Kerry Question: What are your views as to how we can craft a more effective worldwide strategy that takes our military operations to capture and kill terrorists and folds them into a larger "information war" designed to win hearts and minds and prevent possible terrorists from ever being recruited?

President-Elect Obama has made it clear that we need a comprehensive strategy to fight terrorism that balances and integrates military force, diplomacy, intelligence, law enforcement,
financial action, economic might, and moral suasion. …

If confirmed by the Senate, I will also work with the President in launching a program of public diplomacy that is a coordinated effort across his Administration.

Kerry Question: A recent study by the American Academy of Diplomacy calls for a rapid increase in resources, training and personnel for the State Department and related civilian agencies. … Do you
support these proposals? Would you go further?

… If confirmed, obtaining the funds needed to realize this staffing increase will be one of my highest management goals. …

We also need to do more to train our personnel for new demands, including those associated with reconstruction anti stabilization missions.

I look forward to working with Congress to ensure that the Department of State is staffed and equipped to meet the many challenges that America faces
abroad.

Kerry Question: Many are critical of the decision to fold the U.S. Information Agency into the State Department in 1999, observing that the long-term efforts of public diplomacy have been subordinated to the short-term rapid-reaction goals emphasized by public affairs.
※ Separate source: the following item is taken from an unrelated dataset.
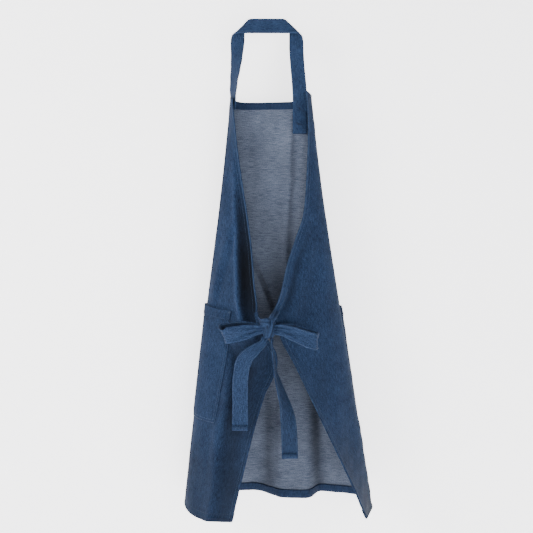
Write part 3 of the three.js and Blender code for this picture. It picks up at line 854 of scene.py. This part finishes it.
def strap_point(side, along, across):
    """On the level stretch or round the slanting fold, by the way along it and across it."""
    past = (along - band_half + across) / math.sqrt(2)
    if past <= 0:
        return np.array([side * along, -fold_radius, -strap_width / 2 + across])
    axis = (across - along + band_half) / math.sqrt(2)
    turned = min(past, half_turn)
    out = fold_radius * math.sin(turned / fold_radius) - (past - turned)
    x = band_half + (out - axis) / math.sqrt(2)
    z = -strap_width / 2 + (out + axis) / math.sqrt(2)
    return np.array([side * x, -fold_radius * math.cos(turned / fold_radius), z])


def leg_point(side, depth, across):
    """On a hanging leg, by its depth below the strap's top edge."""
    end = leg_ends[side]
    t = float(ease(depth, strap_width * 1.6, strap_drop))
    turned = min(max((depth - strap_width * 1.4) / (strap_drop - strap_width * 1.4), 0.0), 1.0)
    angle = math.acos(1 - (1 - math.cos(end["turn"])) * turned)
    x = side * leg_x + (end["x"] - side * leg_x) * t - side * across * math.cos(angle)
    y = fold_radius + (end["y"] - fold_radius) * t - across * math.sin(angle)
    return np.array([x, y, -depth])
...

Several have proposed reestablishing a U.S. agency responsible for public diplomacy and strategic communications that would be separate from the State Department…

…USIA was an effective, single purpose agency in many ways, but it is more practical at
this time to improve the functioning of the public diplomacy in the Department than to recreate an independent entity. If confirmed, I look forward to a full assessment of public diplomacy at the State Department and will look to this Committee and the Congress for its counsel as we consider how to make improvements.

4 thoughts on “Q and A with pre-confirmation Secretary State Hillary Clinton (Updated)

  1. I suspect the reason broadcasting is kept separately in governmental discussions of public diplomacy may be due to various international treaties that go back to the days of radios that ‘glow in the dark’ and Morse code, and some more current…

    The key features include agreement on a common purpose in establishing globpqyterally internetworked public networks and services, the role of government in assuring availability, the adherence to some common technical and operational standards, national security considerations (emphasis mine), sharing information… [PDF, 73kb]

  2. Don’t forget what HRC said (or didn’t say) about America Houses in the Kerry-Clinton written Q&A: “the Administration will pursue concrete objectives, including opening “America Houses” in cities across the Arab world, which will be modeled on the successful program the United States launched following World War II.”I thought Obama originally said “across the Muslim world” but maybe I’m wrong – or not. Anyway, Clinton didn’t either intentionally or inadvertently.

  3. The most encouraging comment i see is Kerry’s use of “larger information war”. HRC’s answers on the basic PD issue are pretty much the same as Tutwiler and even Hughes gave during their confirmation hearings for the PD job. Only Glassman seemed to have an aggressive concept for what to “do’. If McHale is the choice to follow him, I believe her experience running a media company (Discovery) will be helpful. After all, the USS/PDPA doesn’t “fight the info war”, the troops (ie. the public diplomacy folks) do.